BLOwing Trees to the Ground: Layout Optimization of Decision Trees on Racetrack Memory

Abstract

Modern distributed low power systems tend to integrate machine learning algorithms, which are directly executed on the distributed devices (on the edge). In resource constrained setups (e.g. battery driven sensor nodes), the execution of the machine learning models has to be optimized for execution time and energy consumption. Racetrack memory (RTM), an emerging non-volatile memory (NVM), promises to achieve these goals by offering unprecedented integration density, smaller access-latency and reduced energy consumption. However, in order to access data in RTM, it needs to be shifted to the access port first, resulting in latency and energy penalties. In this paper, we propose B.L.O. (Bidirectional Linear Ordering), a novel domain-specific approach for placing decision trees in RTMs.
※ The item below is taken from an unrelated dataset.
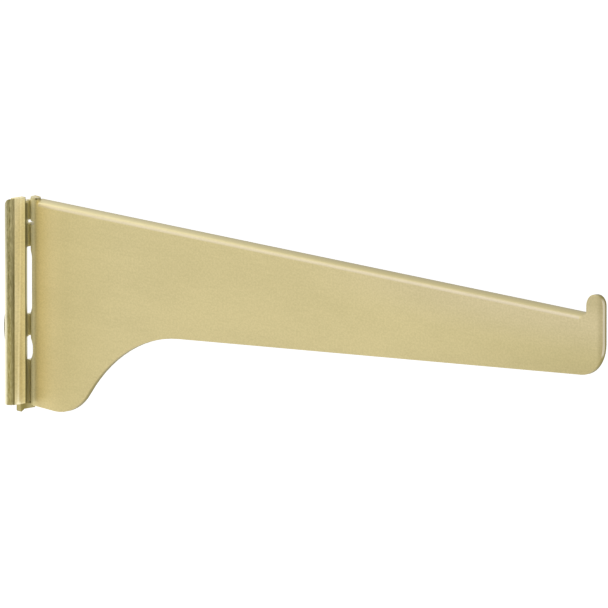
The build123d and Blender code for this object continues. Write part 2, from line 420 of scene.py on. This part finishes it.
def crease_shade_mask(tree, place_of):
    """Painted shade: the dark line in the crease, beside the near leaf, darkening towards it."""
    rise = ranged(tree, place_of["X"], *CREASE_FRONT)
    side = ranged(tree, place_of["Y"], *CREASE_SIDE)
    depth = ranged(tree, place_of["Z"], *CREASE_DEPTH)
    return times(tree, rise, side, depth)


def shoulder_light_mask(tree, place_of):
    """Painted light on the front of the near fold, paler towards the top."""
    rise = ranged(tree, place_of["X"], *SHOULDER_FRONT)
    side = band(tree, place_of["Y"], *SHOULDER_SIDE)
    return times(tree, rise, side, ranged(tree, place_of["Z"], *SHOULDER_DEPTH))


def rim_highlight_mask(tree, place_of):
    """Painted highlight along the back of the near fold."""
    back = ranged(tree, place_of["X"], *RIM_BACK)
    side = ranged(tree, place_of["Y"], *RIM_SIDE)
    return times(tree, back, side, ranged(tree, place_of["Z"], *RIM_DEPTH))


def leaf_mask(tree, place_of):
    """The front leaf beside the near fold."""
    front = band(tree, place_of["X"], *LEAF_FRONT)
    return times(tree, front, ranged(tree, place_of["Y"], *LEAF_SIDE))


def ridge_highlight_mask(tree, place_of):
    """Painted highlight: the bright line down the swell of the front leaf, leaning towards the fold."""
    lean = ranged(tree, place_of["Z"], *RIDGE_LEAN)
    away = math_node(tree, "SUBTRACT", place_of["Y"], lean)
    return ranged(tree, math_node(tree, "ABSOLUTE", away, 0.0), *RIDGE_WIDTH)


def groove_shading_mask(tree, place_of):
    """Painted shade and light in the groove between the front leaf and the arm: the leaf's edge and the
    floor.
    """
    edge = band(tree, place_of["Y"], *GROOVE_EDGE)
    floor = ranged(tree, place_of["X"], *GROOVE_FLOOR)
    under = times(tree, floor, band(tree, place_of["Y"], *GROOVE_WIDTH))
    inside = times(tree, edge, ranged(tree, place_of["X"], *GROOVE_FRONT))
    return math_node(tree, "MAXIMUM", inside, under)


def glint_mask(tree, place_of):
    """Painted glints on the burred top of the rear layer and the foot of the front leaf."""
    top = ranged(tree, place_of["Z"], *BURR_TOP)
    back = ranged(tree, place_of["X"], *BURR_BACK)
    rear = times(tree, top, back, band(tree, place_of["Y"], *BURR_WIDTH))
    foot = ranged(tree, place_of["Z"], *LEAF_FOOT)
    leaf = times(tree, foot, leaf_mask(tree, place_of), band(tree, place_of["Y"], *LEAF_FOOT_WIDTH))
    return math_node(tree, "MAXIMUM", rear, leaf)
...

We reduce the total amount of shifts during inference by exploiting the tree structure and estimated access probabilities. We further apply the state-of-the-art methods to place data structures in RTM, without exploiting any domain-specific knowledge, to the decision trees and compare them to B. L.O. We formally prove that the B.L.O. solution has an approximation ratio of 4, i.e., its number of shifts is guaranteed to be at most 4 times the optimal number of shifts for a given decision tree. Throughout the experimental evaluation, we show that for the realistic use case B.L.O. empirically outperforms the state-of-the-art data placement method on average by 54.7% in terms of shifts, 19.2% in terms of runtime and 19.2% in terms of energy consumption.

Publication
58th ACM/IEEE Design Automation Conference (DAC)